Moderatrix of Journals
funny story that, my own man has been hovering (without getting TOO close, he's well-trained lol) in anticipation of the spoils and/or "that last wee bit that never quite fits in the jars"; he appreciates the whole process and the fact that it saves us money in the longrun AND the fact that our most difficult xmas shopping is pretty well taken care of already... some jams, dilly beans, and pie-in-a-jar and *presto* you got your gourmet gift basket. (that and i suspect he thinks i look cute in an apron :lol:)

i am SOOOOOO grateful because:
my partner-in-crime's man, on the other hand, is in a big SNIT this week because a) he's of the "why not just buy it?" mindset and b) he hasn't been getting as much attention with the womenfolk in the kitchen for 6hrs at a stretch. and of course SHE's pissed because he doesn't appreciate all the hard work we're putting in, so they're in each other's doghouse right now. *shudders*
 

mellokitty

Moderatrix of Journals
I TRYED DOING THIS WITH MY X...BUT IT JUST DIDNT WORK OUT....AND THAT spiced blueberry relish SOUNDS SO GOOD...
it's hard to find someone with whom you can both WORK AROUND EACH OTHER in a home kitchen... especially with things like boiling sugars and hot jars flying around everywhere. my buddy and i were just patting each other on the back for that this weekend because whether it's a multi-turkey dinner for 5 families, OR a year's worth of jarring, we rarely get in each other's way.

for the record, i don't think i'd want to do canning with my man.... or if we do, he'll have to build me my dream kitchen first :lol:
 

mellokitty

Moderatrix of Journals
i love meatballs. hamburger. sausage. ground meat will be my downfall, i know it.

i wish i had a professional horticulturalist next door, mr blue eyes. all the time in fact.
 

cranker

Legal Moderator, Esq.
I do peach and fig preserves.
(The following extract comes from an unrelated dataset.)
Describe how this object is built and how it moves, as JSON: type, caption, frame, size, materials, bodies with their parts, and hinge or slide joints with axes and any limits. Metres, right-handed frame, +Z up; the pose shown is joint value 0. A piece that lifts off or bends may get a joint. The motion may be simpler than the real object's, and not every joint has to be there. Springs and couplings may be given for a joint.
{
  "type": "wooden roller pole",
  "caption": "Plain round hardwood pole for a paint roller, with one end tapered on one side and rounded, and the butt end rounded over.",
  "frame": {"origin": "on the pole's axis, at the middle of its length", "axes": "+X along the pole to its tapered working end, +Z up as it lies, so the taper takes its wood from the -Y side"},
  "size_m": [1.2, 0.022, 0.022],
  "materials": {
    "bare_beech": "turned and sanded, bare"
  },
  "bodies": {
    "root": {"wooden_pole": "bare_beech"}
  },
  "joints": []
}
I also do pickles and tomato sauce usually but the rain has been either weeks straight of drought or weeks straight of rain and I didn't get enough to do either, I did have a ton of funky looking cukes, I need to take some pics. The peaches were attacked by worms that were apparently immune to sevin spray. I did how ever get a nice crop of figs. My grandfather has a ton of blueberries, I'm gonna make some of that relish and I'll let you know how it turns out. :D

I got a bunch of wild blackberries I froze, here's the recipe I use with vanilla ice cream, bangin' cobbler:

2 pounds frozen blackberries, thawed
1 cup sugar plus more for dusting
3 tablespoons instant tapioca
1 tablespoon lemon juice
1 packet Bisquick Complete
3/4 cup cream soda

Preheat oven to 350 degrees F. Spray 8 (4-inch) ramekins with butter flavored cooking spray and set aside

In a bowl combine thawed blackberries, tapioca, lemon juice, 1/4 cup of cream soda and sugar. Transfer to ramekins.

In a large bowl combined biscuit mix and remaining cream soda. Mix until well blended. Sprinkle biscuit mix over berries. Dust with sugar. Bake for 30 to 40 minutes. Serve warm.
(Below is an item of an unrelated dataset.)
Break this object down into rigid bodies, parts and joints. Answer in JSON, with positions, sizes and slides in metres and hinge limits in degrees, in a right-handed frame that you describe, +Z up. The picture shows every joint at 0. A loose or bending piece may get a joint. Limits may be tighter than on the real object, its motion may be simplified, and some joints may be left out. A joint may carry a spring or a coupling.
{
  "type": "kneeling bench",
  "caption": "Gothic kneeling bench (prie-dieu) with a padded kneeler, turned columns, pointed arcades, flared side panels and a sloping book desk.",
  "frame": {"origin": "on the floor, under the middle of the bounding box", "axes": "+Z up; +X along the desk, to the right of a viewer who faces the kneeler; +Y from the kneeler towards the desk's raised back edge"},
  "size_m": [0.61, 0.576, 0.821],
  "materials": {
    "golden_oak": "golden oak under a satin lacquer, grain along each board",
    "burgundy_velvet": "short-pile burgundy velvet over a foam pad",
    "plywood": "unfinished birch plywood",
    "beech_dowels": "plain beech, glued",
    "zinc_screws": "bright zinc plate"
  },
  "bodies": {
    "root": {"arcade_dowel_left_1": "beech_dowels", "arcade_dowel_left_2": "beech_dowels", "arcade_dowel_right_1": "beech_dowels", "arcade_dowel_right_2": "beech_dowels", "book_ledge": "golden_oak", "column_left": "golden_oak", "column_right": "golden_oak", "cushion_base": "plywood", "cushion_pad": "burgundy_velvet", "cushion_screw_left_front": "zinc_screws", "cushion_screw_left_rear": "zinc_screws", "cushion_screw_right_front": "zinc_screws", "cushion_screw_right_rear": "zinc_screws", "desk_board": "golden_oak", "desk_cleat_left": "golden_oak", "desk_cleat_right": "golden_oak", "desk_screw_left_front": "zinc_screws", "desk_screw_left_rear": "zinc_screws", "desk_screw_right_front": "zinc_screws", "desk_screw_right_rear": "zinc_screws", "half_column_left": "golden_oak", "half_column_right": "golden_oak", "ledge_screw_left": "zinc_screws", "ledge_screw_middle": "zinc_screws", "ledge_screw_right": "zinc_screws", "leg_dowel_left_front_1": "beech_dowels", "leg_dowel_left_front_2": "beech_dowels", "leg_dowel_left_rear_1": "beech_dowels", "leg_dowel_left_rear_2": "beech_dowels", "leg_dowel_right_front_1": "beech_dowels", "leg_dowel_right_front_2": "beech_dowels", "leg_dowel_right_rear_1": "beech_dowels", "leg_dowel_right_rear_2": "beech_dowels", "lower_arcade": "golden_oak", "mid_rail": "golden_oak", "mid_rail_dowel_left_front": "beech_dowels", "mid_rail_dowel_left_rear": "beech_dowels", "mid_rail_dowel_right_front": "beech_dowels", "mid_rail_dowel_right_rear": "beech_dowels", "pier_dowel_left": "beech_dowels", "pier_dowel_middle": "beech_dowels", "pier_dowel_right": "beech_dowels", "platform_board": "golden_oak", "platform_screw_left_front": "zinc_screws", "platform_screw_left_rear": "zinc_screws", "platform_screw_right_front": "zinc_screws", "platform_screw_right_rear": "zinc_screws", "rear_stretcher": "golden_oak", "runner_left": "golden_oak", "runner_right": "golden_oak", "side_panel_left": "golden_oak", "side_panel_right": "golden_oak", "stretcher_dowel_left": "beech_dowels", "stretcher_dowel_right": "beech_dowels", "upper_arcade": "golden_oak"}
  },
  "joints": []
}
I got the recipe from my mom out of an old cookbook or something not really sure but it's friggin fantastic with vanilla ice cream.
 

mellokitty

Moderatrix of Journals
..... :shock: cream.... :shock: ..... soda.... :shock: ... ?

that's fucking brilliant. and i love cobbler. and blackberries are free here, you can pick them pretty much anywhere. i'll have to try that sometime.
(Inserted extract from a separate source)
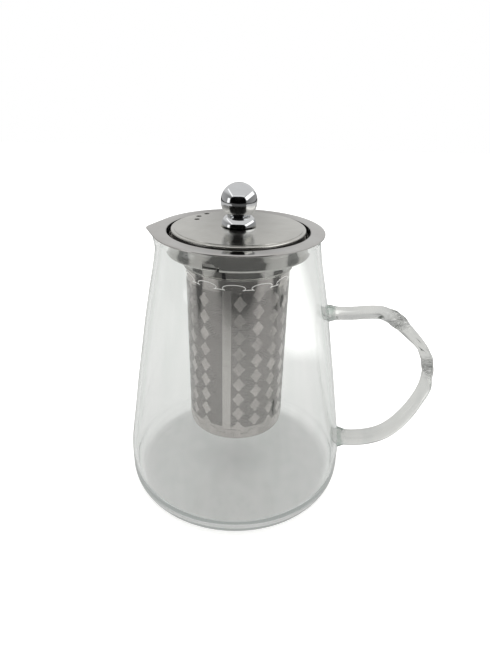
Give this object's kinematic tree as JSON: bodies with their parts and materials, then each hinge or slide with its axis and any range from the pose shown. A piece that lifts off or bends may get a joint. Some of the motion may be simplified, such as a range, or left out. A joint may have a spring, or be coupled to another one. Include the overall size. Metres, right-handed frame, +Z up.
{
  "type": "glass teapot",
  "caption": "Clear glass teapot with a side handle, a lift-out steel infuser basket hung from a flanged collar, and a loose domed lid with a ball knob.",
  "frame": {"origin": "centre of the resting base, on the pot's axis", "axes": "+Z up along the pot's axis, +X towards the handle, -X towards the pouring lip"},
  "size_m": [0.1671, 0.1184, 0.1638],
  "materials": {
    "clear_glass": "clear blown borosilicate",
    "handle_glass": "clear solid rod",
    "polished_steel": "mirror polished stainless",
    "lid_steel": "polished stainless",
    "etched_steel": "finely perforated and polished",
    "basket_steel": "satin",
    "knob_chrome": "mirror",
    "fixing_steel": "plain"
  },
  "bodies": {
    "pot": {"glass_pot": "clear_glass", "glass_handle": "handle_glass"},
    "infuser": {"collar_ring": "polished_steel"},
    "basket": {"basket_sleeve": "etched_steel", "basket_band": "basket_steel", "basket_floor": "basket_steel", "locking_stud_front": "fixing_steel", "locking_stud_back": "fixing_steel"},
    "lid": {"lid_dome": "lid_steel", "lid_skirt": "lid_steel", "knob_ball": "knob_chrome", "knob_foot": "knob_chrome", "knob_screw": "fixing_steel", "knob_washer": "fixing_steel", "knob_lock_washer": "fixing_steel"}
  },
  "joints": [
    {"name": "infuser_lift", "type": "slide", "parent": "pot", "child": "infuser", "axis": [0, 0, 1], "range_m": [0, 0.115]},
    {"name": "lid_lift", "type": "slide", "parent": "infuser", "child": "lid", "axis": [0, 0, 1], "range_m": [0, 0.05]},
    {"name": "basket_twist", "type": "hinge", "parent": "infuser", "child": "basket", "pos_m": [0, 0, 0.13], "axis": [0, 0, 1], "range_deg": [0, 14]}
  ]
}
those old people had it goin ON. (i get a lot of my recipes out of a flea market bargain bin cookbook, i love it.)
pity about your peaches, they're one of my favourites, fresh or canned. i bought 60lbs of peaches. i'm raw-packing them ALL. i got nectarines and apricots for "golden" jams; i'm not a big fan of apricots unless they're dried or in jam, whereas i'll eat canned peaches til i get sick, like a little kid. :lol:
today, i realised that i actually have all the ingredients to make something called "escoffier's condiment of sweet red peppers"... seems to be a red pepper relish-type dealy, but there are chutney-ish elements to it as well. we shall see how it goes, if i go there.

how do you preserve figs? my neighbours have a couple trees....
 

fumble

Well-Known Member
funny story that, my own man has been hovering (without getting TOO close, he's well-trained lol) in anticipation of the spoils and/or "that last wee bit that never quite fits in the jars"; he appreciates the whole process and the fact that it saves us money in the longrun AND the fact that our most difficult xmas shopping is pretty well taken care of already... some jams, dilly beans, and pie-in-a-jar and *presto* you got your gourmet gift basket. (that and i suspect he thinks i look cute in an apron :lol:)



i am SOOOOOO grateful because:
my partner-in-crime's man, on the other hand, is in a big SNIT this week because a) he's of the "why not just buy it?" mindset and b) he hasn't been getting as much attention with the womenfolk in the kitchen for 6hrs at a stretch. and of course SHE's pissed because he doesn't appreciate all the hard work we're putting in, so they're in each other's doghouse right now. *shudders*
My man and I do well in the kitchen together. He gets in his little snits too. Tells me he's gonna give me a bit of space. So hell yeah! I take it! I can out silence anyone. He usually caves by the end of one day. hehehe
 

WeedFreak78

Well-Known Member
Next yr I want to start doing the preserving thing, I started getting sick of cukes and zucchini about a month ago. Most of my garden is dedicated to sauce and eggplant parm-Roma tom's,eggplant, bell peppers,hot peppers,herbs. I did butternut squash which doesn't need any special prep . I bought a Turkey fig tree and some grape vines this spring and my mom bought some giant blueberry bushes, so hopefully next yr we get fruit. I'm planning on a couple fruit trees in the spring,most likely a multi-variety apple and maybe a cherry or plum.

I do dry many of my hot peppers,still have a couple doz. having over the stove. Next year I want to learn hot to make hot relish with them.

Lack of space(small kitchen) and lack of time have kept me from delving deeper into preservation of my veggies.
 

fumble

Well-Known Member
I went out and bought the large pressure canner/cooker last year. I had sooooo many tomatoes. I made marinara, pizza sauce, tom paste, salsa. This year, nothing to preserve. I am definitely going to make that spiced blueberry relish. I'm thinking filet of beef mmmmmm.